[Start]

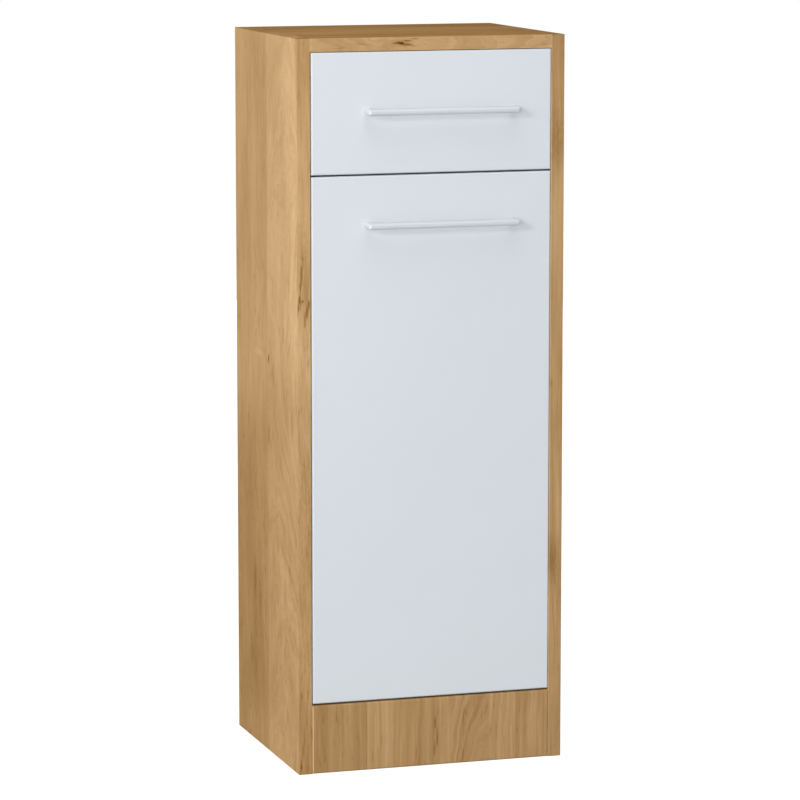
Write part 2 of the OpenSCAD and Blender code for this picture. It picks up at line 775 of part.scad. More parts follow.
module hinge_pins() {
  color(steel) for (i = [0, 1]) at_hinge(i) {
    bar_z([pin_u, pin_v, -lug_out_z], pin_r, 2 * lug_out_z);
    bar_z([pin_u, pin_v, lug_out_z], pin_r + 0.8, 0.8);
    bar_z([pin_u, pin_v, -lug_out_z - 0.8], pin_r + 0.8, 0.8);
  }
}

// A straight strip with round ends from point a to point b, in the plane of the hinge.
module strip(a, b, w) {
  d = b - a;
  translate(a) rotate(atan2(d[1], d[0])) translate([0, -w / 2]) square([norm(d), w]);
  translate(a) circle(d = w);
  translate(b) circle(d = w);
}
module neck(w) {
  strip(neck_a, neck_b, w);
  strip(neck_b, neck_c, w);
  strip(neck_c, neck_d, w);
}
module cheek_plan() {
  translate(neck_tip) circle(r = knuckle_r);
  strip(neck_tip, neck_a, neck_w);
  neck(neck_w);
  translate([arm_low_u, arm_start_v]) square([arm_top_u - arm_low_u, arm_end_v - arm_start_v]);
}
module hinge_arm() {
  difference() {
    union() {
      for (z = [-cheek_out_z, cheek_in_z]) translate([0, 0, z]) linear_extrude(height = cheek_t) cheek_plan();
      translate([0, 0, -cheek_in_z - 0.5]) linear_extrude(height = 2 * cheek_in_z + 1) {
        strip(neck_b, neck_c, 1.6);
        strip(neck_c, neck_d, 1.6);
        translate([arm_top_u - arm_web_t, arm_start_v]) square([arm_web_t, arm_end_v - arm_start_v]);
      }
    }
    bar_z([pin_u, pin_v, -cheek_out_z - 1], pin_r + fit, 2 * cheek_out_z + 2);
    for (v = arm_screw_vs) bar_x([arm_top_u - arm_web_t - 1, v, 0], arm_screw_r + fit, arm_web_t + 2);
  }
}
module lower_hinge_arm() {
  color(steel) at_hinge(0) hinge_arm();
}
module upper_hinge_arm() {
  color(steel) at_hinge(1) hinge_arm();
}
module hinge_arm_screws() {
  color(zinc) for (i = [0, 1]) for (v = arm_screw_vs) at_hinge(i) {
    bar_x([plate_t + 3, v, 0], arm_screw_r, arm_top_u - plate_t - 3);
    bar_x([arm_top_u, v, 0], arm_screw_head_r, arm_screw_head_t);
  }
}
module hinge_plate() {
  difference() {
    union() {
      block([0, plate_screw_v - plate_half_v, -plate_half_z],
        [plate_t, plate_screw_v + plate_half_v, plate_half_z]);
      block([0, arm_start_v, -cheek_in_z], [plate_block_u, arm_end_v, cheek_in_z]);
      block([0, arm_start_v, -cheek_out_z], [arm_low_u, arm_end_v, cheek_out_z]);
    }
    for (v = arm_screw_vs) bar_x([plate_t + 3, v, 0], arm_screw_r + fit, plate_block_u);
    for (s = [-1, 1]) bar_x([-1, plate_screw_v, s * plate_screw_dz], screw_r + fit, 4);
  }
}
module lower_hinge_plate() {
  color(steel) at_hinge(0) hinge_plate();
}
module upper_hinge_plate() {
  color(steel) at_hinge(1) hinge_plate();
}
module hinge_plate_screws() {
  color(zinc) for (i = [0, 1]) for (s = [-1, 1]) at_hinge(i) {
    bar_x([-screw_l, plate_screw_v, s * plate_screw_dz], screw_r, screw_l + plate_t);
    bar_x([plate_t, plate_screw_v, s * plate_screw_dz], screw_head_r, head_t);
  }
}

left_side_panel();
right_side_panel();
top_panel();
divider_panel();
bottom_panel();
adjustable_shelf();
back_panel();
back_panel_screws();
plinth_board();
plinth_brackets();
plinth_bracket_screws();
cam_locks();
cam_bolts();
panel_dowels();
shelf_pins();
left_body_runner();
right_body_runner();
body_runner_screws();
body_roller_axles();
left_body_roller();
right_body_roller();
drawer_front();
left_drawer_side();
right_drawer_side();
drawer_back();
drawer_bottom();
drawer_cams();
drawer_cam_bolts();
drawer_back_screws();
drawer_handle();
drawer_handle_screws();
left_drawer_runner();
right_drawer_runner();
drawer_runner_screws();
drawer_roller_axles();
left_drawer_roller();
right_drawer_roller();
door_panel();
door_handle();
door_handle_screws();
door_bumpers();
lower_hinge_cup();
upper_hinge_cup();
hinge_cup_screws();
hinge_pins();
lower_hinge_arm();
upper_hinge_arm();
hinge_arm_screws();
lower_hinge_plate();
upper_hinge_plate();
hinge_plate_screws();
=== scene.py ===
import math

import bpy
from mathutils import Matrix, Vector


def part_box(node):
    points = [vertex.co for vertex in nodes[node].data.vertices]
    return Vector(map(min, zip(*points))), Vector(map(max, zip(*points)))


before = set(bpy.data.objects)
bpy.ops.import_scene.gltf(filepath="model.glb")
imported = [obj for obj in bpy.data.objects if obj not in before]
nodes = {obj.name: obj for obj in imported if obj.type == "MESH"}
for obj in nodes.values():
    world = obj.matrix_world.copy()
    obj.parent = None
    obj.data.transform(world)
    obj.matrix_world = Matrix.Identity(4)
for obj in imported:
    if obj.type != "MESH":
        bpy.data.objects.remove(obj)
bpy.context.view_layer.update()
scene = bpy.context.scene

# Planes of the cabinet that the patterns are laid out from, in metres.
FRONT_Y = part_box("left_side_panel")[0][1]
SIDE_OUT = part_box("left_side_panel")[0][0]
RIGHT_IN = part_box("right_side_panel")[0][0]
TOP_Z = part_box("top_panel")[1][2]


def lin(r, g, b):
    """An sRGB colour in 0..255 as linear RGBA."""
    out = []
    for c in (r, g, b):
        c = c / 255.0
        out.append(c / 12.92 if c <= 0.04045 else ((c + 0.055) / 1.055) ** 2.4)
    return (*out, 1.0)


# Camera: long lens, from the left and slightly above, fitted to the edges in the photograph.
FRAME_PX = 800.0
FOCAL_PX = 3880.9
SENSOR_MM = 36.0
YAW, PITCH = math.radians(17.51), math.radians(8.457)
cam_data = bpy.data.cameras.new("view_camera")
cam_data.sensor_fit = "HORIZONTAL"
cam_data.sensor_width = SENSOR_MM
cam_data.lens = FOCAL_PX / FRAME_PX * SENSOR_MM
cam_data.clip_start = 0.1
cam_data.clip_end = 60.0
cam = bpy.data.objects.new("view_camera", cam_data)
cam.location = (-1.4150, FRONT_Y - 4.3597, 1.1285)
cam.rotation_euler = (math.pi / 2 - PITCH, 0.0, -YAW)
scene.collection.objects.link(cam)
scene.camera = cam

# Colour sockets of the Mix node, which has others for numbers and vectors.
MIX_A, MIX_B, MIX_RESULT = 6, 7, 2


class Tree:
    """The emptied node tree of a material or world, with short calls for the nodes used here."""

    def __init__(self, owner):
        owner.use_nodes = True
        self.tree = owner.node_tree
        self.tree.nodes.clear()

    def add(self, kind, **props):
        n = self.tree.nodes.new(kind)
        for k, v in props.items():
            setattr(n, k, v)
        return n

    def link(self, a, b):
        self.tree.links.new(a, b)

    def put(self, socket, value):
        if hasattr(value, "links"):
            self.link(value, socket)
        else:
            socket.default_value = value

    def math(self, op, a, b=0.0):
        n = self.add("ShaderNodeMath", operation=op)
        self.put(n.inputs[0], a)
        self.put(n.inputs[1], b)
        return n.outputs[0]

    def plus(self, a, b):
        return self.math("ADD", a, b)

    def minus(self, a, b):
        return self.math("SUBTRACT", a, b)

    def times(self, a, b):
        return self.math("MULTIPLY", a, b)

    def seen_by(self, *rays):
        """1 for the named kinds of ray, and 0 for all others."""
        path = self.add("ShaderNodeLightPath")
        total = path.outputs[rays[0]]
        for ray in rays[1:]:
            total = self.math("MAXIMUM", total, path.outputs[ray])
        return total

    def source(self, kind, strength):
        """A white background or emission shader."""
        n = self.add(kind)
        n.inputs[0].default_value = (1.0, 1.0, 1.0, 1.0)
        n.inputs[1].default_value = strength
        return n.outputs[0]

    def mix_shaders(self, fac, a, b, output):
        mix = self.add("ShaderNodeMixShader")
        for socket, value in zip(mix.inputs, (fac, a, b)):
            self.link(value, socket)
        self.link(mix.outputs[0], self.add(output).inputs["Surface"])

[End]

_Task description_
Within the listing above, locate the line containing "door_bumpers();" and the line containing "imported = [obj". Reproduce those two lines and all lines between them exactly, with nothing added.

_Task result_
door_bumpers();
lower_hinge_cup();
upper_hinge_cup();
hinge_cup_screws();
hinge_pins();
lower_hinge_arm();
upper_hinge_arm();
hinge_arm_screws();
lower_hinge_plate();
upper_hinge_plate();
hinge_plate_screws();
=== scene.py ===
import math

import bpy
from mathutils import Matrix, Vector


def part_box(node):
    points = [vertex.co for vertex in nodes[node].data.vertices]
    return Vector(map(min, zip(*points))), Vector(map(max, zip(*points)))


before = set(bpy.data.objects)
bpy.ops.import_scene.gltf(filepath="model.glb")
imported = [obj for obj in bpy.data.objects if obj not in before]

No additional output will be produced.